TASK DETAILS: Copy exactly the block of lines between the one containing "Model this object" and the one containing "drops again to", inclusive.

MATERIAL FOR THE TASK:
-- START --
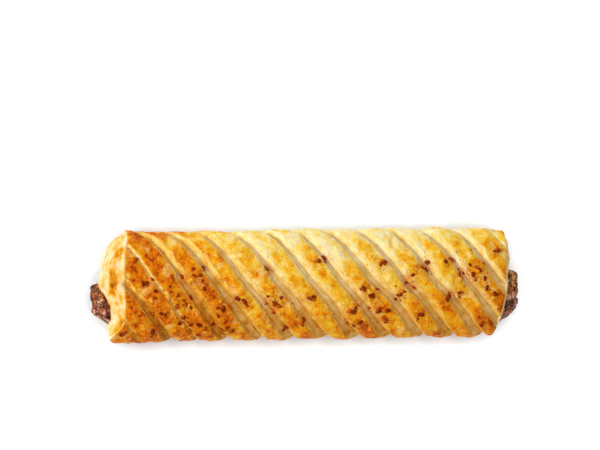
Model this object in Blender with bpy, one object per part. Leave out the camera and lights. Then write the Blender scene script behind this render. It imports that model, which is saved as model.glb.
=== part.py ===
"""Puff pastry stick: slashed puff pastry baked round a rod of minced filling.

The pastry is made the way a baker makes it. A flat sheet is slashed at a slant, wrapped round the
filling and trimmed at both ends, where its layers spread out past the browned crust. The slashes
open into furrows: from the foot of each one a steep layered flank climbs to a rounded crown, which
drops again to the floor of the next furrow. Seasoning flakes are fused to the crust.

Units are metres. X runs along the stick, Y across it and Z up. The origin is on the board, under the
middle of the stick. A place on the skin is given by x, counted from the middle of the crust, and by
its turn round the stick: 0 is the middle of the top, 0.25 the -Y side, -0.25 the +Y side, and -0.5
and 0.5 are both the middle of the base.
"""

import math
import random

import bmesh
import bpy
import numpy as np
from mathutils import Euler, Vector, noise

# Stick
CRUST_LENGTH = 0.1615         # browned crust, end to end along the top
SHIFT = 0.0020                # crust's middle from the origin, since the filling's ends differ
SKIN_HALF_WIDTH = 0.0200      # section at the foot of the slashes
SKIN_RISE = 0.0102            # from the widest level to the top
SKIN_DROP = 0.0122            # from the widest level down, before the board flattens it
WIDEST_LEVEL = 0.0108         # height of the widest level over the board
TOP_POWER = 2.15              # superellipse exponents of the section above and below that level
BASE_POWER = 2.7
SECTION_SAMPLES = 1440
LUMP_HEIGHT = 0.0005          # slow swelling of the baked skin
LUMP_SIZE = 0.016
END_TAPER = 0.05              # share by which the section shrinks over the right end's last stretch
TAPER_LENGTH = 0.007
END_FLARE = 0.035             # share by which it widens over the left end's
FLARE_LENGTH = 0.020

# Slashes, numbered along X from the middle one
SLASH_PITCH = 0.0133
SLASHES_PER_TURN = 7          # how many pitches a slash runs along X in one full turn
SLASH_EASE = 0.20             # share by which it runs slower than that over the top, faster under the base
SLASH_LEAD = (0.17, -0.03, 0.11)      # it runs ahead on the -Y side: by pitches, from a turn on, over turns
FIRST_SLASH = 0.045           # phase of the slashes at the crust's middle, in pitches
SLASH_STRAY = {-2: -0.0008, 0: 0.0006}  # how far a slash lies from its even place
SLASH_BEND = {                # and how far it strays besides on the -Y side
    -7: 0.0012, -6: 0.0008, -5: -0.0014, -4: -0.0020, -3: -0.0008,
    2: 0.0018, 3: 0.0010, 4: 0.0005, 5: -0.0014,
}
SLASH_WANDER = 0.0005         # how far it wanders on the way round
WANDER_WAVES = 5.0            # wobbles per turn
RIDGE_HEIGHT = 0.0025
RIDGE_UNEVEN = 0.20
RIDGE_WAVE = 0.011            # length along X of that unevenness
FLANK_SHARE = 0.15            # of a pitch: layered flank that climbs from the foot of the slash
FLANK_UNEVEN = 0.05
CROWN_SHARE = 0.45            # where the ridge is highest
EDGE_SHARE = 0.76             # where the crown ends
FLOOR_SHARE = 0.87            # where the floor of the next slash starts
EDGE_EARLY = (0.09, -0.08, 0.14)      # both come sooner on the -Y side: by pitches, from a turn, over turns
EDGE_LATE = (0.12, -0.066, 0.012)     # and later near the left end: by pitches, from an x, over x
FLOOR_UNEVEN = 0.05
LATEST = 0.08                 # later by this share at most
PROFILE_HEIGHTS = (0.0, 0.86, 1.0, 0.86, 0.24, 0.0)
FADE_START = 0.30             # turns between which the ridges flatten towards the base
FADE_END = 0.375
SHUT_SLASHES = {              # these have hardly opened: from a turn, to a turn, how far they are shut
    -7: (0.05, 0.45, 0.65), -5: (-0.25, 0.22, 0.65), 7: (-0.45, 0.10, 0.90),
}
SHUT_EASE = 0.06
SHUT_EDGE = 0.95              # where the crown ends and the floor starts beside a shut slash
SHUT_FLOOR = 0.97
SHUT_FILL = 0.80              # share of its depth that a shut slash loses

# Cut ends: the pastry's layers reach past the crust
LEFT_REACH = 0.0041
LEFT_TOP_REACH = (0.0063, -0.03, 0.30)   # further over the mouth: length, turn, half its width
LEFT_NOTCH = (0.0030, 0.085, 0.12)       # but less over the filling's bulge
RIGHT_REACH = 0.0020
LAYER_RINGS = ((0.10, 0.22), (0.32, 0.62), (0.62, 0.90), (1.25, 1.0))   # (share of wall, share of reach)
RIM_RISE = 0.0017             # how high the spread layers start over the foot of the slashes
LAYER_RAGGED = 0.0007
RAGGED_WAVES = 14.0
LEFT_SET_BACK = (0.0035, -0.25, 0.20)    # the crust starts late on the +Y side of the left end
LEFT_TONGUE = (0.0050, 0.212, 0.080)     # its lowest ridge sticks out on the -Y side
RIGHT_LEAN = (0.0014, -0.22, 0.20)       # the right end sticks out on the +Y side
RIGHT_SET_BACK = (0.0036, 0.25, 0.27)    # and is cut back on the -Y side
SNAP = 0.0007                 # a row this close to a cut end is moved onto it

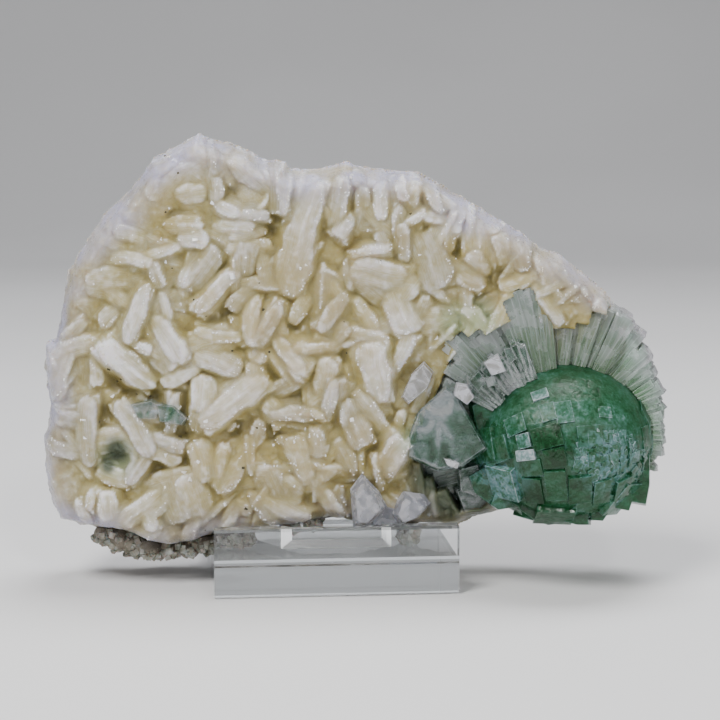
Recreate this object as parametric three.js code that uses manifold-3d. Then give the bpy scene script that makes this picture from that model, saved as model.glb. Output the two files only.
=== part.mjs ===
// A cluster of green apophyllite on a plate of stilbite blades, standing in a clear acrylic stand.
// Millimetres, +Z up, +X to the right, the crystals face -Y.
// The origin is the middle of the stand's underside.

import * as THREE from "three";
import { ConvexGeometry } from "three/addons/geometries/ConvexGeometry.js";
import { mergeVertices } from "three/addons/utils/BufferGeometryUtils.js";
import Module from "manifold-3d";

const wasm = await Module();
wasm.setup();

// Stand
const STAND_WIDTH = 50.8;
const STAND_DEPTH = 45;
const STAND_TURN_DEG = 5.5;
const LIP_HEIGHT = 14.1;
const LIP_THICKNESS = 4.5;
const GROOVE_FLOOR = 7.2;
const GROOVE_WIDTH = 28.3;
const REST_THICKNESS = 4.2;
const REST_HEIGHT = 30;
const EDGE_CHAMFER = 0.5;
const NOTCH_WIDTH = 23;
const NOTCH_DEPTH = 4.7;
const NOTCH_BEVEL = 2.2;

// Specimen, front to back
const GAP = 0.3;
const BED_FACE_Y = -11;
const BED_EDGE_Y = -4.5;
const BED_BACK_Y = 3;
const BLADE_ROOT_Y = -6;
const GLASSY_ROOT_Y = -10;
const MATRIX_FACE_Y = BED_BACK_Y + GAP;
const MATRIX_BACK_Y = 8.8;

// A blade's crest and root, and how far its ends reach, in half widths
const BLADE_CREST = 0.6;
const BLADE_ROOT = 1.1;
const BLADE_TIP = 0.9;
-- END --
-- START --
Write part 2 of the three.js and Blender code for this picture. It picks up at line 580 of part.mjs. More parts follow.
-- END --
-- START --
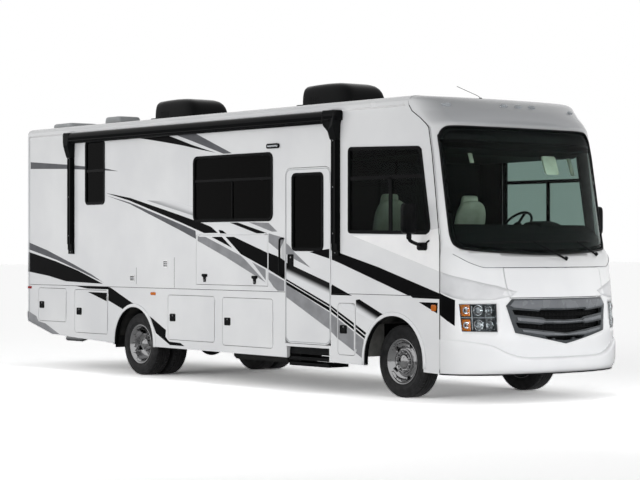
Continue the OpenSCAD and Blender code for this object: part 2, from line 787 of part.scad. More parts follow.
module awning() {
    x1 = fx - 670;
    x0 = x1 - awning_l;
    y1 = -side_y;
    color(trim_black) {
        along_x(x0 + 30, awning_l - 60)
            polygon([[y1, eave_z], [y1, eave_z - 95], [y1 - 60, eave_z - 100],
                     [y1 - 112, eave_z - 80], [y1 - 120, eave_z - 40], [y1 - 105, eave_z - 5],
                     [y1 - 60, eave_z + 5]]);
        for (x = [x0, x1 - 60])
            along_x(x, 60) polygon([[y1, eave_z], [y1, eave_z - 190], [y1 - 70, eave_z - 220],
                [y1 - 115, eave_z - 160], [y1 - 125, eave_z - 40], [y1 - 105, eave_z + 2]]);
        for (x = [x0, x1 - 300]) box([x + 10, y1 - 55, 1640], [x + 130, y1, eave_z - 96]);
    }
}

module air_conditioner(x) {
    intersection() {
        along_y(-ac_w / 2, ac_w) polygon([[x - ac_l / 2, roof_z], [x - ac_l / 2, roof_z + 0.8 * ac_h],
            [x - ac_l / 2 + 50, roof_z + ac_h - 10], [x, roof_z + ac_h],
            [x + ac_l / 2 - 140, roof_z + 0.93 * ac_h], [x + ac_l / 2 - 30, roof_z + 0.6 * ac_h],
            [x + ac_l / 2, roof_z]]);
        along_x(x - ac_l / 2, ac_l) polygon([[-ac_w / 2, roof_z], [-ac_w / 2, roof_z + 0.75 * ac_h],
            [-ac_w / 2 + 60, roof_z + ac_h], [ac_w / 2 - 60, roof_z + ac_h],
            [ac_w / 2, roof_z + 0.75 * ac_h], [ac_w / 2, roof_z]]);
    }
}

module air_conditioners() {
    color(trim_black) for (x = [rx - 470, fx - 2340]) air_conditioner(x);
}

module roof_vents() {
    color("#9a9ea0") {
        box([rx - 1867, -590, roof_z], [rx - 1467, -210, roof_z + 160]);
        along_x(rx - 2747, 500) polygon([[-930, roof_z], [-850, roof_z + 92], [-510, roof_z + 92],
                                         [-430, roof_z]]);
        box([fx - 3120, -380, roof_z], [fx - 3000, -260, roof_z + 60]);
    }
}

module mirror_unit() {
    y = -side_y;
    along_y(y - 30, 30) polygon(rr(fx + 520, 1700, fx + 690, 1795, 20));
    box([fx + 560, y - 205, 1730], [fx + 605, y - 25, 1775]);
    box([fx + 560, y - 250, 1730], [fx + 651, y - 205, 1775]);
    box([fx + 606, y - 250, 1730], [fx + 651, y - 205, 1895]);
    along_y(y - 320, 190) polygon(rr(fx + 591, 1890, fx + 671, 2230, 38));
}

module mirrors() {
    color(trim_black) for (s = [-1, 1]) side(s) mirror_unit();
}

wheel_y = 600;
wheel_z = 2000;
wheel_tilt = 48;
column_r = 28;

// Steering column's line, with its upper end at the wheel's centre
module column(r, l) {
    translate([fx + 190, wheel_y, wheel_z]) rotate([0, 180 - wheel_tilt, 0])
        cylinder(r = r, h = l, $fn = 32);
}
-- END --
ANSWER FOR THIS EXERCISE:
Model this object in Blender with bpy, one object per part. Leave out the camera and lights. Then write the Blender scene script behind this render. It imports that model, which is saved as model.glb.
=== part.py ===
"""Puff pastry stick: slashed puff pastry baked round a rod of minced filling.

The pastry is made the way a baker makes it. A flat sheet is slashed at a slant, wrapped round the
filling and trimmed at both ends, where its layers spread out past the browned crust. The slashes
open into furrows: from the foot of each one a steep layered flank climbs to a rounded crown, which
drops again to the floor of the next furrow. Seasoning flakes are fused to the crust.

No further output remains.